WRITTEN TASK –
Only the lines from the one containing "The Blender code for this object" to the end of the entries should be written out, each exactly as it stands, both ends included.

DATA –
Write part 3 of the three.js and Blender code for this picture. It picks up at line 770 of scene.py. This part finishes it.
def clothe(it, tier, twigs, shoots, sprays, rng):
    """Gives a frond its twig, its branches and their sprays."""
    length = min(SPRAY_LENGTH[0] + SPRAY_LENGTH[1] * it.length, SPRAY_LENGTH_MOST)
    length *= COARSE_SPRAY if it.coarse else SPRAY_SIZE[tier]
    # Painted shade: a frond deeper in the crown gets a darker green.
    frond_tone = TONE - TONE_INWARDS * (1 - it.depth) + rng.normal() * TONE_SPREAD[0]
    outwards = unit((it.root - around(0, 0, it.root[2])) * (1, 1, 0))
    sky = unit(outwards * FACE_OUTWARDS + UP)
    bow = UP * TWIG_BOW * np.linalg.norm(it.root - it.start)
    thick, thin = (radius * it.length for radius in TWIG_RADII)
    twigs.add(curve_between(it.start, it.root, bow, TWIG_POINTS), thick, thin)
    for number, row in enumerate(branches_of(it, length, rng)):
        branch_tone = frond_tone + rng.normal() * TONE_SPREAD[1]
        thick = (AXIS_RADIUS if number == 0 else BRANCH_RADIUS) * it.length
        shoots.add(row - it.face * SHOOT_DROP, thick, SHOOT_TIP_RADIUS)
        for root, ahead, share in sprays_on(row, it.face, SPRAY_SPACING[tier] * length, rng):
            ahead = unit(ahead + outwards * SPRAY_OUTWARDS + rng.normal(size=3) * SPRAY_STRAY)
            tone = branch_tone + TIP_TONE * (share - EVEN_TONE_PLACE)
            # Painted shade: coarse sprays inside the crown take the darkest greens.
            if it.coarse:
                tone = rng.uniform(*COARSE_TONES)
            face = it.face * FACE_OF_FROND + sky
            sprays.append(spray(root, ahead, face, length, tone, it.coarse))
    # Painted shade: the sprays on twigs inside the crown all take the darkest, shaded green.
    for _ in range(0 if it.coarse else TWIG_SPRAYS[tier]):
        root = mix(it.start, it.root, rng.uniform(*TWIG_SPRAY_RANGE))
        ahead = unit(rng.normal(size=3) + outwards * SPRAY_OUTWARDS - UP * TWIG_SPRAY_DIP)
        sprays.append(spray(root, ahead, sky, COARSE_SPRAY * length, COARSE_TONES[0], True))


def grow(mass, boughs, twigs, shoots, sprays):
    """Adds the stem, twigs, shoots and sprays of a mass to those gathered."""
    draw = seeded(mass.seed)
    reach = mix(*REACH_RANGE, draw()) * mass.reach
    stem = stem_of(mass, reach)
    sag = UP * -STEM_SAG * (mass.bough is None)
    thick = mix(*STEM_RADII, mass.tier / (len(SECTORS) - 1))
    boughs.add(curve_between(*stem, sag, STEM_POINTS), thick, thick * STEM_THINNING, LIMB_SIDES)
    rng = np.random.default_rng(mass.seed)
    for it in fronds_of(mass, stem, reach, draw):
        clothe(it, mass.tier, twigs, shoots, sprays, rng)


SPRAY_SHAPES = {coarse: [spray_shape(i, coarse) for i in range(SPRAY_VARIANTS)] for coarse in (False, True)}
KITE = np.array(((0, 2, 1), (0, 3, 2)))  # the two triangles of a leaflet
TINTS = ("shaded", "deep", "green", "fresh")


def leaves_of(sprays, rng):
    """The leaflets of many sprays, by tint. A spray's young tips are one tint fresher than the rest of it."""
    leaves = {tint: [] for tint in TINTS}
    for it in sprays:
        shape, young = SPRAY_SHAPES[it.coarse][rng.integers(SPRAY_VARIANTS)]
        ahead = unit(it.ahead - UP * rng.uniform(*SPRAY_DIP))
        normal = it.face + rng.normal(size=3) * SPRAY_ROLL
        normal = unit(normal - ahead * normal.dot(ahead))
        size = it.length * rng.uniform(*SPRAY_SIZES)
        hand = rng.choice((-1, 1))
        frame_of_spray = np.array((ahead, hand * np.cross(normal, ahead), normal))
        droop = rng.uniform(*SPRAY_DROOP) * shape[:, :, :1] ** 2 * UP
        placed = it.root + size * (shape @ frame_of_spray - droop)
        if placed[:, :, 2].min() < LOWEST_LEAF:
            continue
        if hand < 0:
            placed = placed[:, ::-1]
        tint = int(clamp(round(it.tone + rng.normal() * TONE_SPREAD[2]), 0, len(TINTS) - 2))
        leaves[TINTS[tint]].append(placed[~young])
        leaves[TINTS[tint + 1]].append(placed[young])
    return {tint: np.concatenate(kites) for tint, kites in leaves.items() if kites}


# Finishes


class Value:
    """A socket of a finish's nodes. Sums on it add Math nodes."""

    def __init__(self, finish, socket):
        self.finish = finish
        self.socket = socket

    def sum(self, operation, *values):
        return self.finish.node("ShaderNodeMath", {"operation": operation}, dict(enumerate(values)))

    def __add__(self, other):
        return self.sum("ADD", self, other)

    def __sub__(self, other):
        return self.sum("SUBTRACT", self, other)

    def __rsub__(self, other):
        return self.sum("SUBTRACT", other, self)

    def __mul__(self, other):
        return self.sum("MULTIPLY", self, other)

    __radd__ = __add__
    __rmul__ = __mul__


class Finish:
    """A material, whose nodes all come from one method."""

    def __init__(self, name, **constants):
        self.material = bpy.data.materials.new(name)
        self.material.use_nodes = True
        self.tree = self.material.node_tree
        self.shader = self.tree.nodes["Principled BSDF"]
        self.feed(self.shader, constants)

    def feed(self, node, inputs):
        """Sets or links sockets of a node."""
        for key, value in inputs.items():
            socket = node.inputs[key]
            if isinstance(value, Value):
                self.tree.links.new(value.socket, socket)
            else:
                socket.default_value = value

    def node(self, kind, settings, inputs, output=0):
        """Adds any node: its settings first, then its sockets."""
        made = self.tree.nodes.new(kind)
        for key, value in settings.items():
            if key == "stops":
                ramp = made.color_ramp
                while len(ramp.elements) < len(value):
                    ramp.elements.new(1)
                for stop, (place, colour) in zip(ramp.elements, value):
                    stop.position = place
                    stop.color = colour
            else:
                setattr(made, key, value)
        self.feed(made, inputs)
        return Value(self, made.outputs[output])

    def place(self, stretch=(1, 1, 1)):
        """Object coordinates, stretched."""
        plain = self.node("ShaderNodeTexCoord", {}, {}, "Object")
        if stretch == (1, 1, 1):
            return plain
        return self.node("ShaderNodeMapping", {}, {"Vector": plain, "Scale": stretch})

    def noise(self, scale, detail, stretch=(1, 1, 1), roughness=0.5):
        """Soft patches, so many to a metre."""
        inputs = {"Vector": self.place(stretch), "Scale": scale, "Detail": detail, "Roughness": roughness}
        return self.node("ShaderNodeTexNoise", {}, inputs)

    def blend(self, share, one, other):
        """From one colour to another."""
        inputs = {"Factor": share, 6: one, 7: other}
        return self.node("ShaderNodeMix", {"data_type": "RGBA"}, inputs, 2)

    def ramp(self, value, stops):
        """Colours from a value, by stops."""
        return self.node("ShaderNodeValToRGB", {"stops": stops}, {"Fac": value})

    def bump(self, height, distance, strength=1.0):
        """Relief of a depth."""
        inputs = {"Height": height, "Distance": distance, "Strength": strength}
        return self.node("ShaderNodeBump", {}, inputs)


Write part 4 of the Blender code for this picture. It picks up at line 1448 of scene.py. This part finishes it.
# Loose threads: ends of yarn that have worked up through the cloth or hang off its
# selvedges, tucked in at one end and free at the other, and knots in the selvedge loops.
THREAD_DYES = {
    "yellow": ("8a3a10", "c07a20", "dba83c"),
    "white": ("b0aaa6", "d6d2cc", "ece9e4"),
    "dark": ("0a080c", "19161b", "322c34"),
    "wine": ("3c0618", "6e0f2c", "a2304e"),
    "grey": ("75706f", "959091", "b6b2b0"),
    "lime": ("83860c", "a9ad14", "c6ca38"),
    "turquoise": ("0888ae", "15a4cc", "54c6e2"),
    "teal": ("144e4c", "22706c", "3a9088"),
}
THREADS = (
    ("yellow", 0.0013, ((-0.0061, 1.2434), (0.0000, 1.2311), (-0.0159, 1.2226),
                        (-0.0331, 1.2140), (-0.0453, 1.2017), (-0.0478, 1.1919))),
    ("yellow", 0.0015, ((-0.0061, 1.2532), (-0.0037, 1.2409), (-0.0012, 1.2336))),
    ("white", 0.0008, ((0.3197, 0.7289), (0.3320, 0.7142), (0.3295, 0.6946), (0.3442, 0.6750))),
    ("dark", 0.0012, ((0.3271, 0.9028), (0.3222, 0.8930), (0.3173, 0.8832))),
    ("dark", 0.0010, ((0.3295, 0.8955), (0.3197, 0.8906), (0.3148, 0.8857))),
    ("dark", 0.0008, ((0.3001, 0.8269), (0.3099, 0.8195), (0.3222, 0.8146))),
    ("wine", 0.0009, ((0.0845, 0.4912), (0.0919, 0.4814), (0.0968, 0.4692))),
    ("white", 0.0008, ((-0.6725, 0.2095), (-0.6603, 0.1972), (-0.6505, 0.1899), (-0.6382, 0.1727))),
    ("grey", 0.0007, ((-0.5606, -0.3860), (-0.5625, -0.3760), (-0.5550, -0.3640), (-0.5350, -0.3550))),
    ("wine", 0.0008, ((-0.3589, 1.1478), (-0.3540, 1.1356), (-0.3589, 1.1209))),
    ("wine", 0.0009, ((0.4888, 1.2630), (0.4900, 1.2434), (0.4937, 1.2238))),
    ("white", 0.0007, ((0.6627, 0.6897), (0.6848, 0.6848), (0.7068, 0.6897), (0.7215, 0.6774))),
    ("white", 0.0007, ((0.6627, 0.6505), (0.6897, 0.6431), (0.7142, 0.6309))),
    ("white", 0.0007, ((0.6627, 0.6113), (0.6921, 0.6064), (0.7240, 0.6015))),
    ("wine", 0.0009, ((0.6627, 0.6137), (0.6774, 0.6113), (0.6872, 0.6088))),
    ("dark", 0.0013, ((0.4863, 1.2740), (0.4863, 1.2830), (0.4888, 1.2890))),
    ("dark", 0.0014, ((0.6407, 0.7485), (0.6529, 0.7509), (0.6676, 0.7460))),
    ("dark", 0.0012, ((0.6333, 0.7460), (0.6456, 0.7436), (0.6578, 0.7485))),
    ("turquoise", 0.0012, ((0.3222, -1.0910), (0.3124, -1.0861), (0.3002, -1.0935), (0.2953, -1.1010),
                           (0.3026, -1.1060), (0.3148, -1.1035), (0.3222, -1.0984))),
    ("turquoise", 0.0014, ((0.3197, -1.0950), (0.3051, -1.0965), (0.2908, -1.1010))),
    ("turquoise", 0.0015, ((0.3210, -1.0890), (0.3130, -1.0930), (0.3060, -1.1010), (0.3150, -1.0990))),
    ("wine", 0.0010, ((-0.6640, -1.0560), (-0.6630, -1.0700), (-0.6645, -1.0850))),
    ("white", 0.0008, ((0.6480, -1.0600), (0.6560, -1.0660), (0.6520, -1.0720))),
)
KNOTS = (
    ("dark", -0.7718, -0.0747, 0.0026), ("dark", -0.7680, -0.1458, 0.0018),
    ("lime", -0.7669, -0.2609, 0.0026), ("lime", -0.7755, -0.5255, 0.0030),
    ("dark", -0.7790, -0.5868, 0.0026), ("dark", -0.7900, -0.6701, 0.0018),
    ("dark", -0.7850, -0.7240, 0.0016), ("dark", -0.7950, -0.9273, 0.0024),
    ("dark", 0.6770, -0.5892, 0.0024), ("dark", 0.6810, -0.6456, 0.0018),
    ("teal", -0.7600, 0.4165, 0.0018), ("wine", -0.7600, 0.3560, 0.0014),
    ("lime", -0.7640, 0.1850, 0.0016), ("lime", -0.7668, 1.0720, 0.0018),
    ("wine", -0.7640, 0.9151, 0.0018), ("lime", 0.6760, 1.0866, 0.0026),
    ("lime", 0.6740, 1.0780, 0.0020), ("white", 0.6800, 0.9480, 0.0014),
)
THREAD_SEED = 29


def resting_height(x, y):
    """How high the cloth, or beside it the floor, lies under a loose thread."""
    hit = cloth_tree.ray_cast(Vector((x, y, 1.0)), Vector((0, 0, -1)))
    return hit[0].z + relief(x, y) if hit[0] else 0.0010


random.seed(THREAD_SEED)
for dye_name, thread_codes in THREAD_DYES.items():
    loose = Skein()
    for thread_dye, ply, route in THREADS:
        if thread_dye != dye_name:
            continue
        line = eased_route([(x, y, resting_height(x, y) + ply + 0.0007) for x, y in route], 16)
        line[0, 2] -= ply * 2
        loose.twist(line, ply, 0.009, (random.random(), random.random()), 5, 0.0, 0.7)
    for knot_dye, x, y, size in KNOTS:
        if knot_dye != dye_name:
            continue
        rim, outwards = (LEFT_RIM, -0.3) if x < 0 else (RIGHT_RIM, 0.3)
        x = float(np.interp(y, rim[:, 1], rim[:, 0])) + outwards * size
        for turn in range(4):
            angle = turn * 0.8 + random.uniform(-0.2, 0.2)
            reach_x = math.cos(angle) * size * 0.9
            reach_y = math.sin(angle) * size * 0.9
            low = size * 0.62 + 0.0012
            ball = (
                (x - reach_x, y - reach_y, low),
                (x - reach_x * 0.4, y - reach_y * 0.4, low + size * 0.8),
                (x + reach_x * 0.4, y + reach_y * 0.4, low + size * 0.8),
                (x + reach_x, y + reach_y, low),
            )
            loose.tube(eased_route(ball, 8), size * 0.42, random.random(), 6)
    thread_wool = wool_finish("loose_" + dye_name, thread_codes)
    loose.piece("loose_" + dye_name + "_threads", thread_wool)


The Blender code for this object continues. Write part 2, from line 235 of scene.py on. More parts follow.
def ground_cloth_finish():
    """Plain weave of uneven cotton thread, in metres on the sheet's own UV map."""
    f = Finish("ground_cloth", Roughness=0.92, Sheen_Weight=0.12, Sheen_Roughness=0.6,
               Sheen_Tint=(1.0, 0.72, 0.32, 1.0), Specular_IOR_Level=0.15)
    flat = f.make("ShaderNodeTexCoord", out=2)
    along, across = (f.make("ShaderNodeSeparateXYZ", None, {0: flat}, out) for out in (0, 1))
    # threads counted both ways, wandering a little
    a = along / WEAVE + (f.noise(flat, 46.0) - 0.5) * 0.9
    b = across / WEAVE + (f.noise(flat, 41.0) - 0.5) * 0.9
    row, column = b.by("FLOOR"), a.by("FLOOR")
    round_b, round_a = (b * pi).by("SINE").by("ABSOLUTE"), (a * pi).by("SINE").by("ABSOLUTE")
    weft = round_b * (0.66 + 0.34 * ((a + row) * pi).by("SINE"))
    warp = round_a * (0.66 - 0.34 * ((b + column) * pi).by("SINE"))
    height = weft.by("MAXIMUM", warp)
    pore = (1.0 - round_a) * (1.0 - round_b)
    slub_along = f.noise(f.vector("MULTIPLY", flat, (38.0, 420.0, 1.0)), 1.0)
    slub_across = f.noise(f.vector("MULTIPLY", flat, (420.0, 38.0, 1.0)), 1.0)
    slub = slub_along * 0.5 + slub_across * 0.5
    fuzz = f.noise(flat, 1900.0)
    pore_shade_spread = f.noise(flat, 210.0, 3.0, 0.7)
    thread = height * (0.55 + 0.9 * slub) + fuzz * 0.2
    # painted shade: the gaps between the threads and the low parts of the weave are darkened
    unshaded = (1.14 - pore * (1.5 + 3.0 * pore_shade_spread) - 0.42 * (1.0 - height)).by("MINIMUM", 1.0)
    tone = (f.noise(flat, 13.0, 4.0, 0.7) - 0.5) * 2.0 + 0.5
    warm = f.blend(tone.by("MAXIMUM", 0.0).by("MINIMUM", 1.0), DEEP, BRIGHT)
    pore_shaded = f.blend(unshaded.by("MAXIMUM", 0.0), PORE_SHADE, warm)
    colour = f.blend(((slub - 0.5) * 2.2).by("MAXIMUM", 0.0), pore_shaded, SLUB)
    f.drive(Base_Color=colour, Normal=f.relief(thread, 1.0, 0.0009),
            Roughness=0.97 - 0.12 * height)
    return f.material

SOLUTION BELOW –
The Blender code for this object continues. Write part 2, from line 235 of scene.py on. More parts follow.
def ground_cloth_finish():
    """Plain weave of uneven cotton thread, in metres on the sheet's own UV map."""
    f = Finish("ground_cloth", Roughness=0.92, Sheen_Weight=0.12, Sheen_Roughness=0.6,
               Sheen_Tint=(1.0, 0.72, 0.32, 1.0), Specular_IOR_Level=0.15)
    flat = f.make("ShaderNodeTexCoord", out=2)
    along, across = (f.make("ShaderNodeSeparateXYZ", None, {0: flat}, out) for out in (0, 1))
    # threads counted both ways, wandering a little
    a = along / WEAVE + (f.noise(flat, 46.0) - 0.5) * 0.9
    b = across / WEAVE + (f.noise(flat, 41.0) - 0.5) * 0.9
    row, column = b.by("FLOOR"), a.by("FLOOR")
    round_b, round_a = (b * pi).by("SINE").by("ABSOLUTE"), (a * pi).by("SINE").by("ABSOLUTE")
    weft = round_b * (0.66 + 0.34 * ((a + row) * pi).by("SINE"))
    warp = round_a * (0.66 - 0.34 * ((b + column) * pi).by("SINE"))
    height = weft.by("MAXIMUM", warp)
    pore = (1.0 - round_a) * (1.0 - round_b)
    slub_along = f.noise(f.vector("MULTIPLY", flat, (38.0, 420.0, 1.0)), 1.0)
    slub_across = f.noise(f.vector("MULTIPLY", flat, (420.0, 38.0, 1.0)), 1.0)
    slub = slub_along * 0.5 + slub_across * 0.5
    fuzz = f.noise(flat, 1900.0)
    pore_shade_spread = f.noise(flat, 210.0, 3.0, 0.7)
    thread = height * (0.55 + 0.9 * slub) + fuzz * 0.2
    # painted shade: the gaps between the threads and the low parts of the weave are darkened
    unshaded = (1.14 - pore * (1.5 + 3.0 * pore_shade_spread) - 0.42 * (1.0 - height)).by("MINIMUM", 1.0)
    tone = (f.noise(flat, 13.0, 4.0, 0.7) - 0.5) * 2.0 + 0.5
    warm = f.blend(tone.by("MAXIMUM", 0.0).by("MINIMUM", 1.0), DEEP, BRIGHT)
    pore_shaded = f.blend(unshaded.by("MAXIMUM", 0.0), PORE_SHADE, warm)
    colour = f.blend(((slub - 0.5) * 2.2).by("MAXIMUM", 0.0), pore_shaded, SLUB)
    f.drive(Base_Color=colour, Normal=f.relief(thread, 1.0, 0.0009),
            Roughness=0.97 - 0.12 * height)
    return f.material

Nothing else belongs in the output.